Blair may not have apologised for Iraq but Ed Miliband sort-of did, saying it was "wrong" because the Allies didn't exhaust all the United Nations options before going to war. Actually, Miliband and the Labour party have said sorry quite a bit in the last year or so. Sorry for letting immigration get out of control, sorry for not regulating the bankers properly, there's been a stream of contrition from the New Labour years. Has it helped to build to what some polls suggest is Labour's current 15-point lead over the Tories?

There seem to be some rules which govern the success or failure of a political apology. Is it timely? Does it seem unforced? Is the language proportionate? If the answer to all three is yes, saying sorry publicly seems to do more good than harm.

Sometimes sorry hasn't worked even for Boris, who made another apology this week this time over The Spectator magazine's decision in 2004 to reprint false claims about drunken Hillsborough fans.
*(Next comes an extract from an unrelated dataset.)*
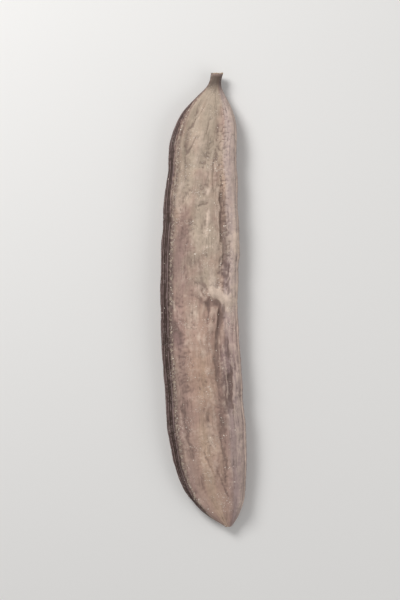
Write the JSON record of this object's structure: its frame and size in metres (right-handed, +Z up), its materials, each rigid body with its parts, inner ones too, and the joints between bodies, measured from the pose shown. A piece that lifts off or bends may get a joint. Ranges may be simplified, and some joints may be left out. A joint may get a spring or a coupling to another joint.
{
  "type": "carob pod",
  "caption": "Whole dried carob pod: a long flat bean with thick ridged seams, a furrow inside each rim, a stalk stub and a small beak.",
  "frame": {"origin": "centre of the pod's bounding box, on the surface it lies on", "axes": "+Y along the pod towards its stalk, +X towards the edge that the pod's bend leaves hollow, +Z up"},
  "size_m": [0.0344, 0.18, 0.0114],
  "materials": {
    "pod_skin": "dry, leathery and matt, brown with a pale dusty bloom"
  },
  "bodies": {
    "root": {"pod": "pod_skin"}
  },
  "joints": []
}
Boris said this week that he was "very, very sorry" - the Hillsborough Families Support Group said it was too little, too late.

Equally David Cameron's apologies can sometimes seem just as off-the-cuff as the remarks which caused the offence in the first place. He said sorry to veteran Labour MP Denis Skinner for suggesting he start drawing his pension, he apologised to people with Tourette's for using the condition to poke fun at Ed Balls, he apologised for making a quasi-sexist jibe at backbench Tory Nadine Dorries for being "frustrated" during PMQs. In all cases these apologies seemed perhaps too quick and casual - and as such insincere.

On that basis, Clegg's contrition stands a fair chance of going some way to detoxifying his own brand and that of his party. It's come soon enough after the event to be relevant, but not so soon as to seem flippant. Equally it's far enough away from the next general election to not seem like an act of desperation, and comes at a time when Lib Dem leadership grumbles are a long way from becoming a clamour.

The manoeuvres by leadership rival Vince Cable on Newsnight, where he suggested he'd opposed the tuition fees pledge all along, indicate the Business Secretary thinks Clegg's apology might well pack a punch.

The contrary indicators are that the Lib Dems' poll ratings had tumbled substantially long before the tuition fees hike was announced in 2010 - they were already down to 10 percent in successive YouGov polls by the October of that year, more than a month before the fees hikes were announced. Some people will always hate the Lib Dems for getting into bed with the Tories, and the polling trends suggest tuition fees only worsened an existing problem.